Aside from food waste, there is another waste associated with COVID-19 that restaurants need to pay attention to.

Plastic Waste:

Unfortunately, COVID-19 prevention procedures generate more waste as single-use containers, condiments, cups & utensils are needed. The easiest way to curb this type of waste is to simply ask consumers if they want utensils instead of automatically adding them to to-go boxes. Many food delivery apps have already adopted the practice of offering consumers the choice, and it’s simply a matter of asking consumers on phone-in orders what they need.

Gloves, Masks:

All staff members should wear gloves and discard them after touching credit cards, prepping food, and disinfecting surfaces.  Proper use and handling of gloves is a critical step to keeping your customers and employees safe. The CDC has a useful guide on how to safely remove gloves, which you can print and display in your prep areas. The key is to make sure that gloves make their way to the proper trash containers and don’t end up on the floor – potentially creating another source of contamination.

Paper Waste:

With all of the cleaning and disinfecting that a restaurant needs to be doing on a nearly constant basis, using paper products can produce its own waste nightmare, aside from being extremely expensive. Using reusable rags with CDC-approved sanitizing agents (like bleach) to clean all surfaces instead of disposable wipes not only saves money but prevents waste.

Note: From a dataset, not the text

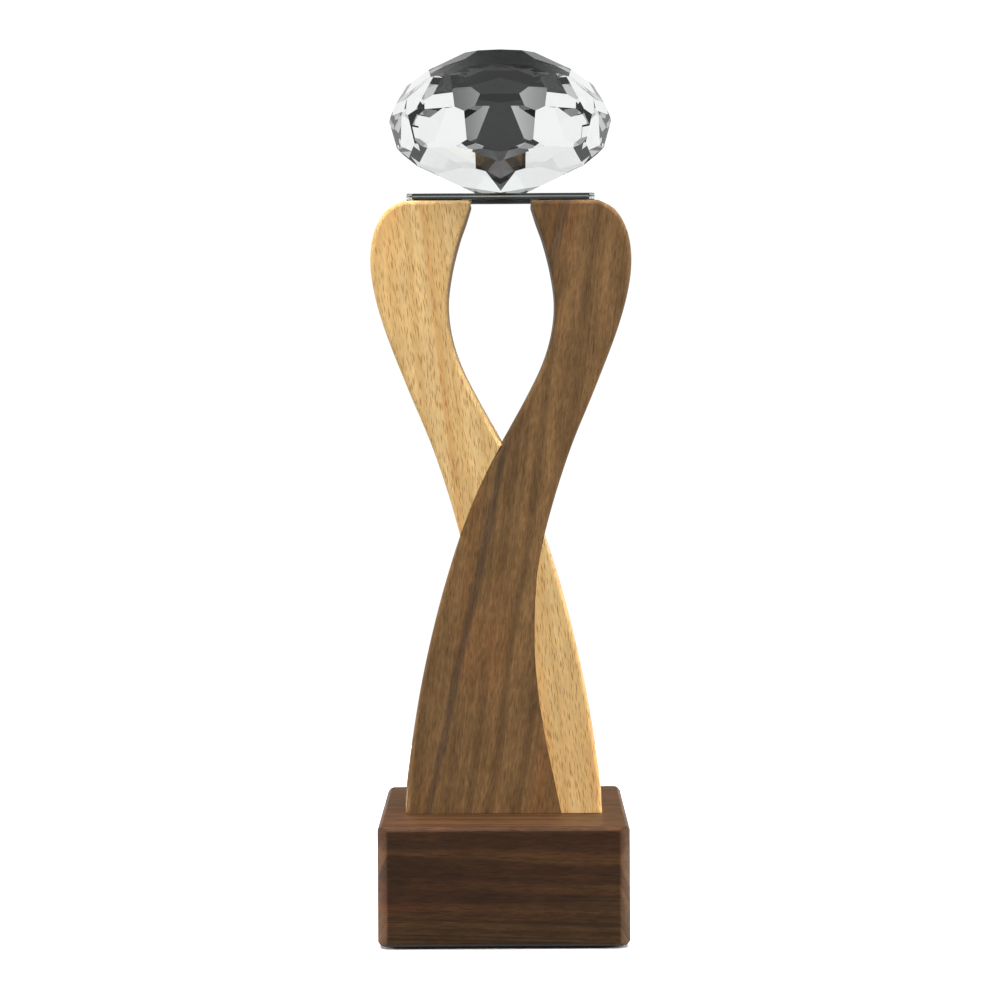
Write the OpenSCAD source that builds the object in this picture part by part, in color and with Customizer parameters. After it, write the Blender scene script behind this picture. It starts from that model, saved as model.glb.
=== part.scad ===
// Free-standing award: a faceted crystal on a small glass plate, carried by
// two crossing S-shaped wooden arms that stand on a square wooden block.
// Millimetres, +Z up. The origin is on the floor, under the middle of the base,
// and -Y is the front, where the walnut arm lies over the beech arm.

/* [Base] */
// Width and depth of the base block
base_w = 84; // [80:1:100]
// Height of the base block's top above the floor
base_h = 41; // [37:1:60]
// Width of the flats on the block's four upright corners
corner_flat = 3.2; // [1:0.1:6]
// Width of the eased edges round the block's top and bottom
eased_edge = 1.2; // [0.4:0.1:1.5]
// Thickness of the felt pad under the block
pad_t = 1; // [0.8:0.1:2]
// How far the felt pad stays back from the block's sides
pad_inset = 2; // [1:0.5:4]

/* [Arms] */
// Height of the arms above the base
arm_h = 208.5; // [180:0.5:240]
// Thickness of each arm from front to back
arm_t = 33; // [30:1:40]

/* [Glass plate] */
// Length of the plate across both arms
plate_l = 64; // [60:1:80]
// Depth of the plate from front to back
plate_d = 24; // [20:1:30]
// Thickness of the plate
plate_t = 2.3; // [2:0.1:5]
// Width of the flats on the plate's corners
plate_flat = 1.1; // [0.5:0.1:3]

/* [Crystal] */
// Width of the crystal across the flats of its girdle
gem_d = 75.6; // [60:0.1:80]
// Height of the crystal from its small lower flat to its table
gem_h = 48.2; // [40:0.1:60]

/* [Fixings] */
// Diameter of the dowels between the arms and the base
dowel_d = 8; // [6:1:8]
// Length of the dowels, half in the base and half in an arm
dowel_l = 30; // [20:1:40]
// Thread diameter of the screws that pull the arms down
screw_d = 4.5; // [4:0.5:5]
// Length of the screws under their heads
screw_l = 50; // [40:1:55]
// Depth of the recesses that hide the screw heads
recess_depth = 12; // [6:1:12]

/* [Hidden] */
$fn = 48;

wood_adhesive_t = 0.3;
crystal_bond_t = 0.2;
crystal_bond_d = 12;
glue_gap = 0.1;

plate_z = base_h + arm_h + wood_adhesive_t;
gem_z = plate_z + plate_t + crystal_bond_t;

// Dowels stand two in each arm, in the half that reaches the foot's middle.
dowel_x = 8;
dowel_y = arm_t / 4;
// One screw stands in the full thickness at the outer end of each foot.
screw_x = 22.8;
washer_d = 11;
washer_t = 1;
head_d = 8.6;
head_t = 3;
recess_d = 12.5;
screw_hole_d = 5.2;
washer_z = pad_t + recess_depth - washer_t;
screw_tip_z = washer_z + screw_l;

// One S-shaped arm seen from the front, as two edges that the spline follows.
// Each point is [distance from the middle, share of the arm's height].
// The outer edge runs from the shoulder at the top down to the foot.
OUTER_EDGE = [
    [33.0, 1.000], [38.8, 0.984], [42.8, 0.950], [44.2, 0.904], [42.9, 0.850],
    [38.8, 0.782], [31.4, 0.691], [23.2, 0.595], [16.2, 0.490], [12.0, 0.400],
    [10.8, 0.312], [11.2, 0.233], [13.8, 0.137], [19.6, 0.000],
];
// The inner edge runs from the foot up to the top.
INNER_EDGE = [
    [-33.5, 0.000], [-33.0, 0.052], [-31.0, 0.122], [-27.9, 0.211],
    [-23.4, 0.308], [-18.0, 0.401], [-11.5, 0.490], [-5.0, 0.560],
    [1.9, 0.621], [8.4, 0.677], [14.1, 0.733], [17.3, 0.784], [18.3, 0.835],
    [16.9, 0.887], [14.4, 0.935], [12.0, 0.968], [9.9, 1.000],
];
EDGE_STEPS = 6;

// Facet tiers of the crystal, from the table to the lower flat. Each row is
// [tilt from level, facets in the ring, turn, share of half width, share of
// height]: the two shares are a point that the facets pass through.
TIERS = [
    [9, 5, 36, 0.41, 1.00],
    [27, 10, 18, 0.34, 0.99],
    [48.5, 5, 0, 0.73, 0.82],
    [65, 10, 18, 0.88, 0.74],
    [70.5, 10, 0, 0.95, 0.60],
    [105, 10, 0, 0.92, 0.41],
    [137, 10, 18, 0.84, 0.26],
    [155, 5, 0, 0.67, 0.14],
    [152, 5, 36, 0.32, 0.06],
];
GIRDLE_FACETS = 20;

// A point on the Catmull-Rom curve between p1 and p2.
function curve_point(p0, p1, p2, p3, t) =
    (2 * p1 + (p2 - p0) * t + (2 * p0 - 5 * p1 + 4 * p2 - p3) * t * t
    + (3 * p1 - p0 - 3 * p2 + p3) * t * t * t) / 2;

// The whole curve through a list of points.
function smooth_edge(p) = [
    for (i = [0:len(p) - 2])
        for (s = [0:EDGE_STEPS - 1])
            curve_point(p[max(i - 1, 0)], p[i], p[i + 1],
                p[min(i + 2, len(p) - 1)], s / EDGE_STEPS),
    p[len(p) - 1]
];

// A rectangle with its four corners cut off.
module cut_rectangle(w, d, cut) {
    a = w / 2;
    b = d / 2;
    polygon([
        [cut - a, -b], [a - cut, -b], [a, cut - b], [a, b - cut],
        [a - cut, b], [cut - a, b], [-a, b - cut], [-a, cut - b],
    ]);
}

// The side view of the base block, laid along Y.
module eased_bar() {
    block_h = base_h - pad_t;
    translate([0, base_w / 2, pad_t + block_h / 2])
        rotate([90, 0, 0])
            linear_extrude(base_w)
                cut_rectangle(base_w, block_h, eased_edge);
}

// An arm of full thickness before the lap is cut, leaning to +X at its top.
module arm_plank(t, y) {
    edge = concat(smooth_edge(OUTER_EDGE), smooth_edge(INNER_EDGE));
    translate([0, y + t, base_h])
        rotate([90, 0, 0])
            linear_extrude(t)
                polygon([for (p = edge) [p[0], p[1] * arm_h]]);
}

// Puts its children at the four dowels.
module at_dowels() {
    for (x = [-dowel_x, dowel_x])
        for (y = [-dowel_y, dowel_y])
            translate([x, y, base_h])
                children();
}

// Puts its children at the two screws.
module at_screws() {
    for (x = [-screw_x, screw_x])
        translate([x, 0, 0])
            children();
}

// Holes for the fixings that stand in the arms' feet.
module foot_holes() {
    at_dowels()
        translate([0, 0, -1])
            cylinder(h = dowel_l / 2 + 2, d = dowel_d + 2 * glue_gap);
    at_screws()
        translate([0, 0, base_h - 1])
            cylinder(h = screw_tip_z - base_h + 2, d = screw_d + glue_gap);
}

module felt_pad() {
    side = base_w - 2 * pad_inset;
    color([0.09, 0.09, 0.10])
        linear_extrude(pad_t)
            cut_rectangle(side, side, corner_flat);
}

module base_block() {
    color([0.33, 0.23, 0.16])
        difference() {
            intersection() {
                translate([0, 0, pad_t])
                    linear_extrude(base_h - pad_t)
                        cut_rectangle(base_w, base_w, corner_flat);
                eased_bar();
                rotate([0, 0, 90])
                    eased_bar();
            }
            at_dowels()
                translate([0, 0, -dowel_l / 2 - 1])
                    cylinder(h = dowel_l / 2 + 2, d = dowel_d + 2 * glue_gap);
            at_screws() {
                cylinder(h = pad_t + recess_depth, d = recess_d);
                cylinder(h = base_h + 1, d = screw_hole_d);
            }
        }
}

// The front arm keeps its front half where the arms cross.
module walnut_arm() {
    color([0.49, 0.38, 0.25])
        difference() {
            arm_plank(arm_t, -arm_t / 2);
            mirror([1, 0, 0])
                arm_plank(arm_t, 0);
            foot_holes();
        }
}

// The back arm is the mirror image and keeps its back half.
module beech_arm() {
    color([0.86, 0.71, 0.48])
        difference() {
            mirror([1, 0, 0])
                arm_plank(arm_t, -arm_t / 2);
            arm_plank(arm_t, -arm_t);
            foot_holes();
        }
}

module foot_dowels() {
    point = 1;
    color([0.80, 0.66, 0.45])
        at_dowels()
            translate([0, 0, -dowel_l / 2]) {
                cylinder(h = point, d1 = dowel_d - 2 * point, d2 = dowel_d);
                translate([0, 0, point])
                    cylinder(h = dowel_l - 2 * point, d = dowel_d);
                translate([0, 0, dowel_l - point])
                    cylinder(h = point, d1 = dowel_d, d2 = dowel_d - 2 * point);
            }
}

// Pan-head wood screws, points up, with the thread drawn as rings.
module base_screws() {
    pitch = 2;
    point = 4;
    plain = 14;
    r = screw_d / 2;
    root = r * 0.7;
    turns = floor((screw_l - plain - point) / pitch);
    thread = [
        for (i = [0:turns - 1])
            for (p = [[root, 0], [r, pitch / 2]])
                [p[0], plain + i * pitch + p[1]]
    ];
    color([0.75, 0.75, 0.77])
        at_screws()
            translate([0, 0, washer_z])
                difference() {
                    rotate_extrude()
                        polygon(concat(
                            [[0, -head_t], [head_d / 2 - 1, -head_t],
                            [head_d / 2, 0.8 - head_t], [head_d / 2, 0],
                            [r * 0.9, 0], [r * 0.9, plain]],
                            thread,
                            [[root, screw_l - point], [0, screw_l]]
                        ));
                    for (a = [0, 90])
                        rotate([0, 0, a])
                            translate([-2.2, -0.5, -head_t - 1])
                                cube([4.4, 1, 2.6]);
                }
}

module screw_washers() {
    color([0.70, 0.70, 0.72])
        at_screws()
            translate([0, 0, washer_z])
                difference() {
                    cylinder(h = washer_t, d = washer_d);
                    translate([0, 0, -1])
                        cylinder(h = washer_t + 2, d = screw_d + 0.5);
                }
}

// Clear double-sided pads on the two level arm tops.
module plate_adhesive_pads() {
    pad_l = 17;
    pad_d = plate_d - 6;
    pad_x = 21.5;
    color([0.85, 0.87, 0.84])
        for (x = [-1, 1])
            translate([x * pad_x - pad_l / 2, -pad_d / 2, base_h + arm_h])
                cube([pad_l, pad_d, wood_adhesive_t]);
}

module glass_plate() {
    color([0.20, 0.21, 0.20])
        translate([0, 0, plate_z])
            linear_extrude(plate_t)
                cut_rectangle(plate_l, plate_d, plate_flat);
}

// The film of clear glue under the crystal's lower flat.
module crystal_bond() {
    color([0.90, 0.92, 0.90])
        translate([0, 0, gem_z - crystal_bond_t])
            cylinder(h = crystal_bond_t, d = crystal_bond_d);
}

// All that lies on the inner side of one facet plane. The plane passes through
// the point [0, -r, z] and its outward normal is tilted from +Z towards -Y.
module facet_side(tilt, r, z) {
    block = 4 * gem_d;
    translate([0, -r, z])
        rotate([tilt, 0, 0])
            translate([-block / 2, -block / 2, -block])
                cube(block);
}

module crystal_gem() {
    girdle_r = gem_d / 2 / cos(180 / GIRDLE_FACETS);
    girdle_step = 360 / GIRDLE_FACETS;
    color([0.88, 0.93, 0.92])
        translate([0, 0, gem_z])
            intersection() {
                linear_extrude(gem_h)
                    polygon([
                        for (i = [0:GIRDLE_FACETS - 1])
                            girdle_r * [cos(i * girdle_step), sin(i * girdle_step)]
                    ]);
                intersection_for (tier = TIERS)
                    intersection_for (i = [0:tier[1] - 1])
                        rotate([0, 0, tier[2] + i * 360 / tier[1]])
                            facet_side(tier[0], tier[3] * gem_d / 2, tier[4] * gem_h);
            }
}

felt_pad();
base_block();
walnut_arm();
beech_arm();
foot_dowels();
base_screws();
screw_washers();
plate_adhesive_pads();
glass_plate();
crystal_bond();
crystal_gem();
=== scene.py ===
"""Crystal award: a faceted crystal on a glass plate, on two crossing wooden arms and a block.

Metres, +Z up, -Y towards the viewer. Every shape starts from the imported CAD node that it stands
for, so its place and size are the frame's own. What is added here is the finish: broken edges,
wood grain, felt, zinc and glass.
"""
import math

import bmesh
import bpy
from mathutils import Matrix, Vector
from mathutils.bvhtree import BVHTree


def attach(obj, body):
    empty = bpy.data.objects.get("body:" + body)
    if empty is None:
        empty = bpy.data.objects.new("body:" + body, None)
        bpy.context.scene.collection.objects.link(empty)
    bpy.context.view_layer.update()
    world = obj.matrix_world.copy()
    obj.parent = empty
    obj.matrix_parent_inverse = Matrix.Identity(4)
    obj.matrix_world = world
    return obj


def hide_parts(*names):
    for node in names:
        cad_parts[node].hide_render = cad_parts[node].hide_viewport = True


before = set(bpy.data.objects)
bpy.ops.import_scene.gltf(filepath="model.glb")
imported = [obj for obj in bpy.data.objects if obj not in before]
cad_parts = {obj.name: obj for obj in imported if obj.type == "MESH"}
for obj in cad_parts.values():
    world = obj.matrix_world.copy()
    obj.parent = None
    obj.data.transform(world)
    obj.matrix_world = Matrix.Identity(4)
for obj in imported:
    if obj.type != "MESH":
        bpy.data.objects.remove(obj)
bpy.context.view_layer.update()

MM = 0.001

# Reading the CAD solids
WELD_DISTANCE = 0.002 * MM
SAME_PLANE_ANGLE = 0.4  # degrees, the most between two triangles of one flat face
FACES_FRONT = 0.99  # the least |y| in the normal of a front or back face
TIP_ANGLE = 60  # degrees, the widest corner that counts as the tip of a wedge
LEVEL_RISE = 0.001 * MM  # the most that a level edge rises
LONGEST_RIM_STEP = 1 * MM  # a shorter level edge belongs to the rim of a hole
LARGEST_SMOOTH_FACE = (25 * MM) ** 2  # a larger face is one flat face of the object

# Edges that are broken, and the widths they are broken by
SHARP_EDGE = 30  # degrees, the least turn between two faces
ARM_EDGE = 1.4 * MM
BASE_EDGE = 0.35 * MM
PLATE_EDGE = 0.25 * MM
PAD_EDGE = 0.3 * MM
SEAM_EDGE = 0.2 * MM  # where an arm meets the other arm or the base
TIP_TAPER = 0.1  # width of a broken edge over its distance from the tip of a wedge

# Figures in wood: cells per metre across the grain, and the share of that along the grain
WANDER = (14, 0.35)
PATCHES = (60, 0.12)
VEINS = (60, 0.06)
BAND_EDGE = (90, 0.1)
MOTTLE = (170, 0.4)
GROWTH_LINES = (420, 0.035)
FIBRES = (1700, 0.16)

WOOD_RELIEF = 0.06 * MM
FELT_RELIEF = 0.25 * MM
ZINC_RELIEF = 0.02 * MM
ADHESIVE_RELIEF = 0.01 * MM
GLASS_IOR = 1.52
ADHESIVE_IOR = 1.48

FLOOR_RADIUS = 0.42
FLOOR_GAP = 0.02 * MM  # keeps the floor off the pad's underside


# ---------------------------------------------------------------- colours and node trees

def srgb(red, green, blue):
    """A screen colour from 0 to 255 as the linear colour that a shader takes."""
    def linear(value):
        value /= 255
        return value / 12.92 if value <= 0.04045 else ((value + 0.055) / 1.055) ** 2.4
    return (linear(red), linear(green), linear(blue), 1.0)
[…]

Waste Reduction for Food Distributors

Waste challenges for food distributors are a little more difficult for a few reasons:

  • Scale

A food distributor has to deal with tons of food at a time and can service multiple large-scale operations.

  • Existing Infrastructure

Food distributors have purchasing, warehousing, and logistics practices in place to support existing operations. Making sweeping changes to those practices takes time and spoilage on produce is a ticking time clock.

  • Market Restrictions

Food distributors have the challenge of not being able to sell to the public because of labeling restrictions. Nutritional labels are required on any products that are sold directly to consumers, and food distributors are designed to sell to restaurants and facilities.

Short Term Changes:

Starting with what you have on hand now, there are some immediate steps that can be taken to reduce the amount of food waste you are producing:

  • Freeze what can be frozen first to prevent spoilage.
  • Store what can stay on shelves for future use. This may require some warehousing changes but will prevent having to throw away food that can be sold in the future.
  • Donate perishable food that cannot be sold to employees.
  • Donate to local shelters. The restrictions on food donation are much less restrictive than what can be sold directly to consumers. Food donation also has the added benefit of tax breaks.

For the food you cannot store or donate, recycling is always the best option. There are food waste recycling programs that can turn food waste into everything from compost and animal feed to biofuels. Landfilling food always needs to be the LAST option.

Moving forward, food distributors need to work with customers to limit deliveries and maximize the size of orders.  This environment we are in today should help restaurant operators be more receptive to that than in the past.

Long Term Changes:

When the quarantine ends, food distributors have opportunities to take the lessons we’ve learned in the last few months and enhance business processes. Making changes to the logistical infrastructure that is creating issues now will build inefficiency and redundancy for the future of your business. There are a lot of hard lessons being learned right now, but that experience doesn’t have to be in vain.

Sustainability is no longer just a passing trend; it is a way of doing business that consumers expect. Through all of the challenges presented by the COVID-19 outbreak, restaurants and food distributors can maintain sustainable practices now, and in the future.